- _PROBLEM REQUIREMENTS_:
Exactly and only the lines from the one containing "for name, solid" through the one containing "obj.matrix_world = world" are to be repeated, both ends included.

- _EXCERPTED RECORDS_:
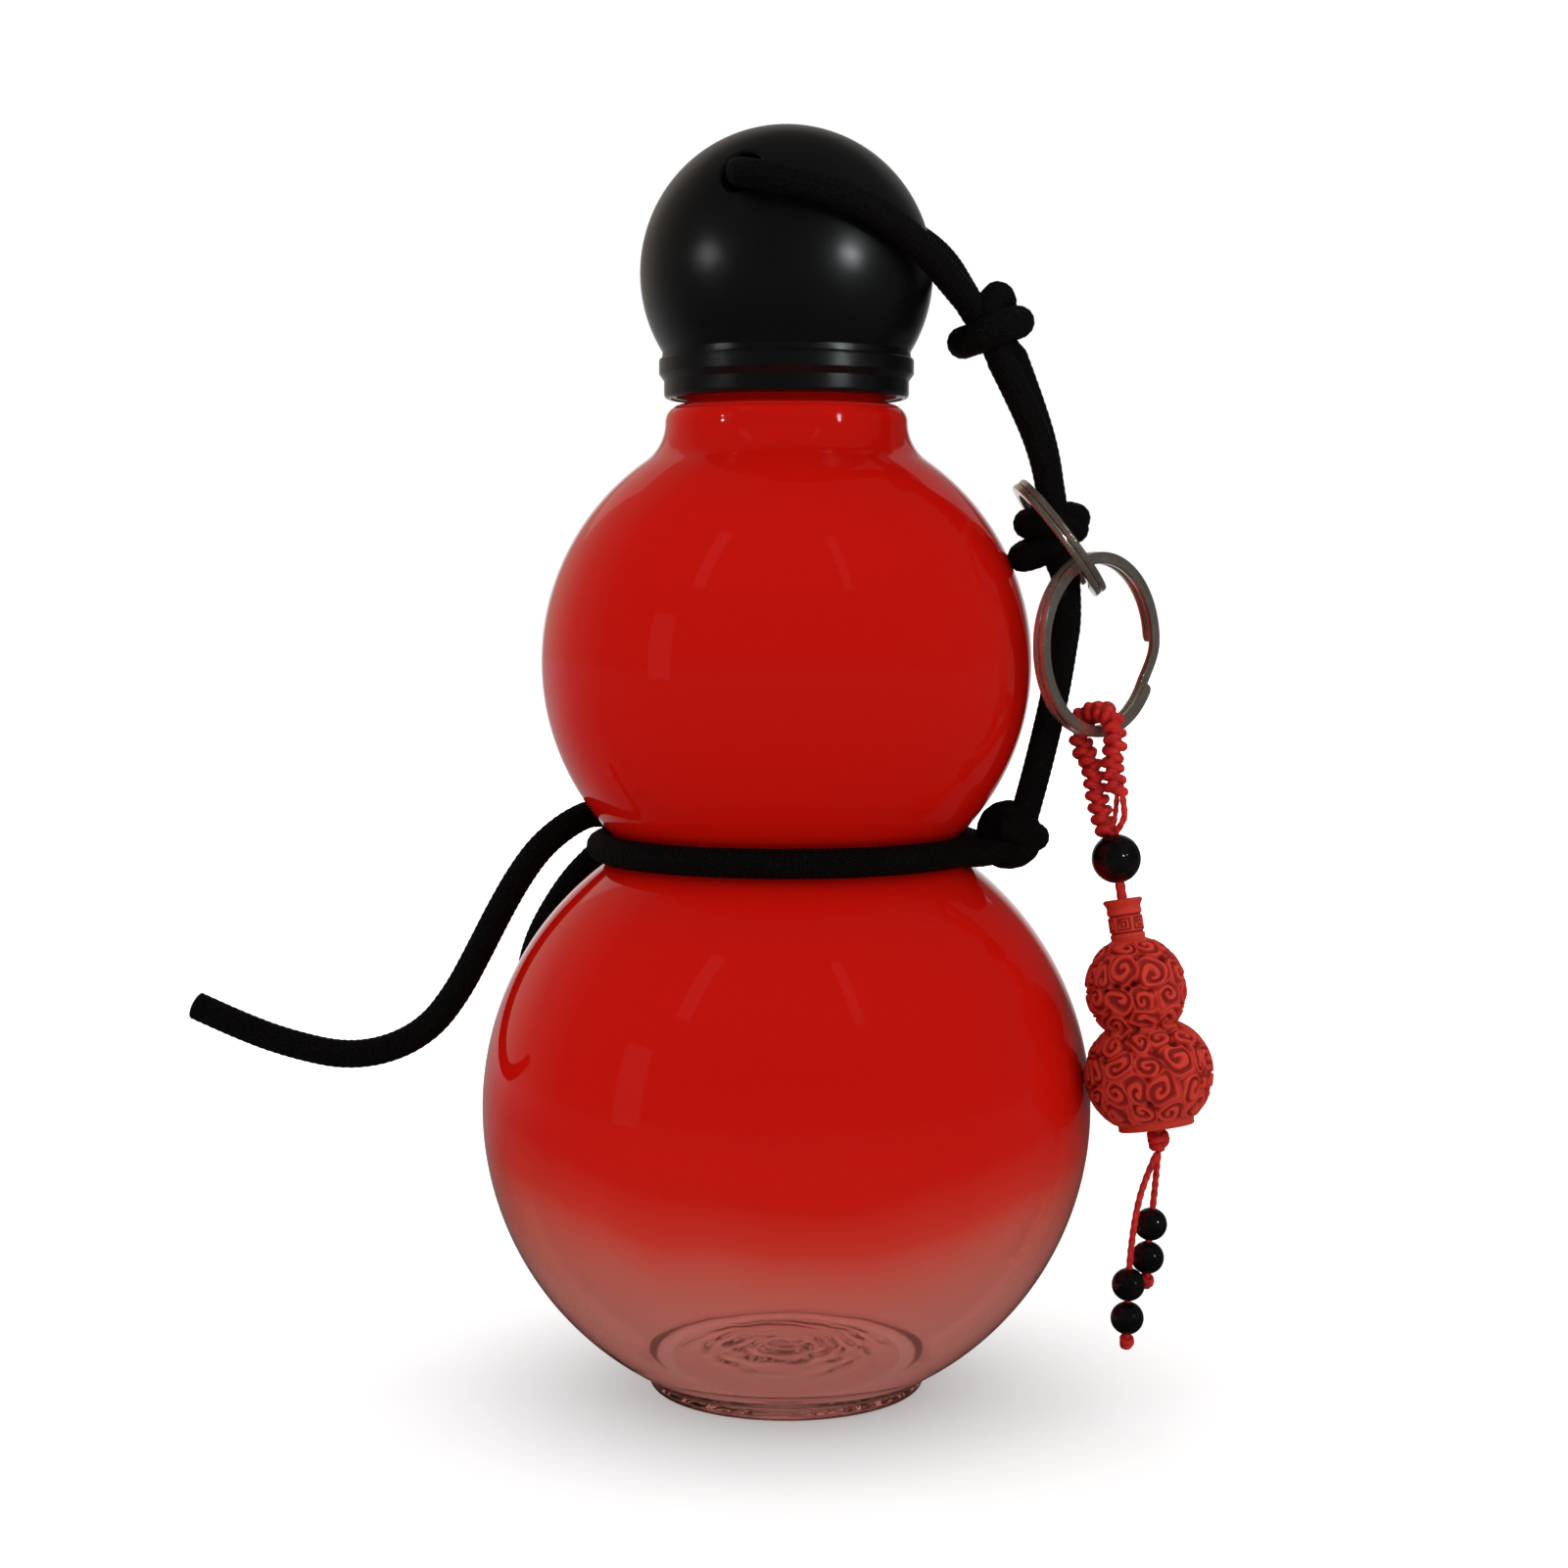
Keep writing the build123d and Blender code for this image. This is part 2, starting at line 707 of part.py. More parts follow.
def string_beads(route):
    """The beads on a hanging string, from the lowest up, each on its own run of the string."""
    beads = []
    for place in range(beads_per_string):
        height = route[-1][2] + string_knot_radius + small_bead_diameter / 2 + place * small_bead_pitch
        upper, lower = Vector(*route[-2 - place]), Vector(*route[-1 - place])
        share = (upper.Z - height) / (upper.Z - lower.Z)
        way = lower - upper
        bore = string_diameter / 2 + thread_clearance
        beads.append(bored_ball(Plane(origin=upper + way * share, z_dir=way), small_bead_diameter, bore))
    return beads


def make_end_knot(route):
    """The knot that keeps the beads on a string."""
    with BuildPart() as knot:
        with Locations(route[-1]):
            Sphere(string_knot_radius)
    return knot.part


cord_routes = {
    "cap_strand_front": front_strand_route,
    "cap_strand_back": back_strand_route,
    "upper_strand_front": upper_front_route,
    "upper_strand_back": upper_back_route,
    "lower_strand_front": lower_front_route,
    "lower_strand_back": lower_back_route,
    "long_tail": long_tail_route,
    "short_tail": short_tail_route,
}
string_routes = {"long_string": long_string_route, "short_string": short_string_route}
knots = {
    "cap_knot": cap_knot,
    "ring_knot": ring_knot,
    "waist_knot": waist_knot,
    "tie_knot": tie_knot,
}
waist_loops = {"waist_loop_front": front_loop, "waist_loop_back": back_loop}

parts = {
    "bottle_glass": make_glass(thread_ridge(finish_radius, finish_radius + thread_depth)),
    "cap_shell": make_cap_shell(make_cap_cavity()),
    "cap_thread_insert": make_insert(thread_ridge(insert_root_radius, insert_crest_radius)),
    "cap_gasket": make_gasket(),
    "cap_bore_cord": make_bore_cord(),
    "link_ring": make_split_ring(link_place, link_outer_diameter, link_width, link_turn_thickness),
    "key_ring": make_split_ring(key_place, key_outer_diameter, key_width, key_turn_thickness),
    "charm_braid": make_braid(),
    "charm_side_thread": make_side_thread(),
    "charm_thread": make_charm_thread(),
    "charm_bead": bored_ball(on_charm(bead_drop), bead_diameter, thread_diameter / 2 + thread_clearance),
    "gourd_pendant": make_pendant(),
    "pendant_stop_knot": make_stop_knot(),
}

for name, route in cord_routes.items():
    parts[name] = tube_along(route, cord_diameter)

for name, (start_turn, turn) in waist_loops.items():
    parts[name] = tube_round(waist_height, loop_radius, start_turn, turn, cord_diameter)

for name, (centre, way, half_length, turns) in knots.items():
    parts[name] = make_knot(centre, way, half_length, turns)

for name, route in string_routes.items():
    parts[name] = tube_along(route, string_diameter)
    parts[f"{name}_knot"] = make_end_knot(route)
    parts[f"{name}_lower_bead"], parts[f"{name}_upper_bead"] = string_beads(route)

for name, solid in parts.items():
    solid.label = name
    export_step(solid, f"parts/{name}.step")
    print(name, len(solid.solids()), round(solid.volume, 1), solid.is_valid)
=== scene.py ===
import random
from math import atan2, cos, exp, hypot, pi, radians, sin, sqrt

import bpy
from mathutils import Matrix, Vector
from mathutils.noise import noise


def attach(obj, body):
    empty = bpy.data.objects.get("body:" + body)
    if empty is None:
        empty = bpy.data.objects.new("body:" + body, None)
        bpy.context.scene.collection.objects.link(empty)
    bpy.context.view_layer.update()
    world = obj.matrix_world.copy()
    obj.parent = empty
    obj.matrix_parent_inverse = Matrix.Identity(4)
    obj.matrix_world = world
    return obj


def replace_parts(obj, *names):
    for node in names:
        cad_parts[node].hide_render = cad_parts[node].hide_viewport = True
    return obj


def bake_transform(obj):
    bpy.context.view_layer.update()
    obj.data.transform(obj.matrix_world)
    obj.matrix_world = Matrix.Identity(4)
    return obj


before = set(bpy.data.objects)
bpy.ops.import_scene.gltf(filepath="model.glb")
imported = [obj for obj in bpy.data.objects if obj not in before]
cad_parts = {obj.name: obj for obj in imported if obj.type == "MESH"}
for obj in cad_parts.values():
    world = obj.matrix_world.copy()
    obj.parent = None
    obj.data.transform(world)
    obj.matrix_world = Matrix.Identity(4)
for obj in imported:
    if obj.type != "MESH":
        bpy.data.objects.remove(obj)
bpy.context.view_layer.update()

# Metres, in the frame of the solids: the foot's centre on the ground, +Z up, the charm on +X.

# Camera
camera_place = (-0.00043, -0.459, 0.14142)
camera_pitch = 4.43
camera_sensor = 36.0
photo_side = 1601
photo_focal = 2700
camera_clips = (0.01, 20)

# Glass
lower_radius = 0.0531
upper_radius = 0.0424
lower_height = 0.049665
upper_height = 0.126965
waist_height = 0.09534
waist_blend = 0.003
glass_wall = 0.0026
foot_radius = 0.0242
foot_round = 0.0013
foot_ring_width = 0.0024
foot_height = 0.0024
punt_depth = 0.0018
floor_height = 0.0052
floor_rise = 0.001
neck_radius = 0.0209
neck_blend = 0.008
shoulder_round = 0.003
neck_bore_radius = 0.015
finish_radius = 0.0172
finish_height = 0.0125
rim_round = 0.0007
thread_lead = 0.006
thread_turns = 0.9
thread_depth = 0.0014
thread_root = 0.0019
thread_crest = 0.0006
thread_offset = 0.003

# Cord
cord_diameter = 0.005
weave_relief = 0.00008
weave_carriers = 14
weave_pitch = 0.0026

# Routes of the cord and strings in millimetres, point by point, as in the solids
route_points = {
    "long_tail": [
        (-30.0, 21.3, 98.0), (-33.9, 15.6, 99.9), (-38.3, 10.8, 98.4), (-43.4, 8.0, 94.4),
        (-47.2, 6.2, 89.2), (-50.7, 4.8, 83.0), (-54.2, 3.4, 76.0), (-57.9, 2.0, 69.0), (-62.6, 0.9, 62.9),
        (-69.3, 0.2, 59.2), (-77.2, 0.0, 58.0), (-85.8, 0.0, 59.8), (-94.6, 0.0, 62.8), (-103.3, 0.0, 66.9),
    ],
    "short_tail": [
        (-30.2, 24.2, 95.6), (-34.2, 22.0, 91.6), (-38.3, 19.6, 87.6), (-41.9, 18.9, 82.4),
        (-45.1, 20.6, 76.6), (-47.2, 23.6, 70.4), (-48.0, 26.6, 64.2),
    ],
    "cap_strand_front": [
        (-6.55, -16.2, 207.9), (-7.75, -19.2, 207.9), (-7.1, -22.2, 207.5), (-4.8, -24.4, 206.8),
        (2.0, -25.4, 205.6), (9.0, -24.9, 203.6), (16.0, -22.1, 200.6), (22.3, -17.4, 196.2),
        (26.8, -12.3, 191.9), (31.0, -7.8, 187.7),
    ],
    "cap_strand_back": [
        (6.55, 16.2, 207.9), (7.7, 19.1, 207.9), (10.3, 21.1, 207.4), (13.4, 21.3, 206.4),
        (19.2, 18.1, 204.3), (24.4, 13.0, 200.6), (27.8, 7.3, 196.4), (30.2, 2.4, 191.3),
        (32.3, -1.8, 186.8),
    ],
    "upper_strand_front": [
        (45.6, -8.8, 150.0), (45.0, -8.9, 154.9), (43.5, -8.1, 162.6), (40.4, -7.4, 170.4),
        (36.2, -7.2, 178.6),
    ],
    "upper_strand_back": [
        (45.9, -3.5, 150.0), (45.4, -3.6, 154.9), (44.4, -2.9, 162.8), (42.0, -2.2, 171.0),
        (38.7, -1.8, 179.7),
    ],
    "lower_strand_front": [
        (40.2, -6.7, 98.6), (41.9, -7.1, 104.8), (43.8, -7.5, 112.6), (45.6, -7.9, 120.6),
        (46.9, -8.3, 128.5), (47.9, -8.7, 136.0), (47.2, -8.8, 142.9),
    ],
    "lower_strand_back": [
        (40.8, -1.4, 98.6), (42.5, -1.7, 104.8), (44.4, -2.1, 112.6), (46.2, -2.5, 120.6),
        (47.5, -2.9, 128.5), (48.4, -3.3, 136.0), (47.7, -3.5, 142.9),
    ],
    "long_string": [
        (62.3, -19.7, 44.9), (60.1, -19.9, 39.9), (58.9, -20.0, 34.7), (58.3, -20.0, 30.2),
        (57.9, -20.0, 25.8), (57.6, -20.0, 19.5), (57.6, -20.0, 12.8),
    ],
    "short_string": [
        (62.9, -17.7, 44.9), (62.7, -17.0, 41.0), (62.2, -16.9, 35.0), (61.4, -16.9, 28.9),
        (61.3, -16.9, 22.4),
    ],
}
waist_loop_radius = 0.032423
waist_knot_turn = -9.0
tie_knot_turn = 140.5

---

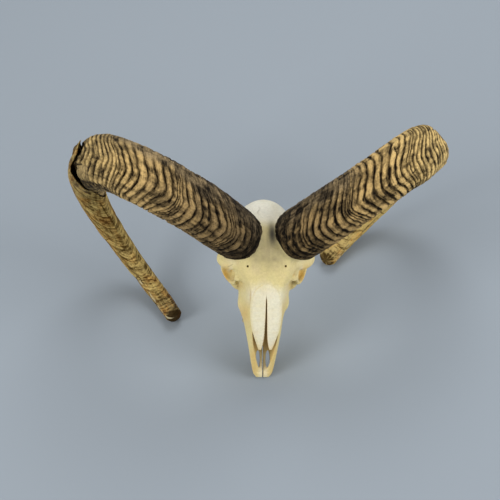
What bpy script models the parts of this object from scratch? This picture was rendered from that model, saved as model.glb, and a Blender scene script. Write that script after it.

- _WRITTEN ANSWER_:
for name, solid in parts.items():
    solid.label = name
    export_step(solid, f"parts/{name}.step")
    print(name, len(solid.solids()), round(solid.volume, 1), solid.is_valid)
=== scene.py ===
import random
from math import atan2, cos, exp, hypot, pi, radians, sin, sqrt

import bpy
from mathutils import Matrix, Vector
from mathutils.noise import noise


def attach(obj, body):
    empty = bpy.data.objects.get("body:" + body)
    if empty is None:
        empty = bpy.data.objects.new("body:" + body, None)
        bpy.context.scene.collection.objects.link(empty)
    bpy.context.view_layer.update()
    world = obj.matrix_world.copy()
    obj.parent = empty
    obj.matrix_parent_inverse = Matrix.Identity(4)
    obj.matrix_world = world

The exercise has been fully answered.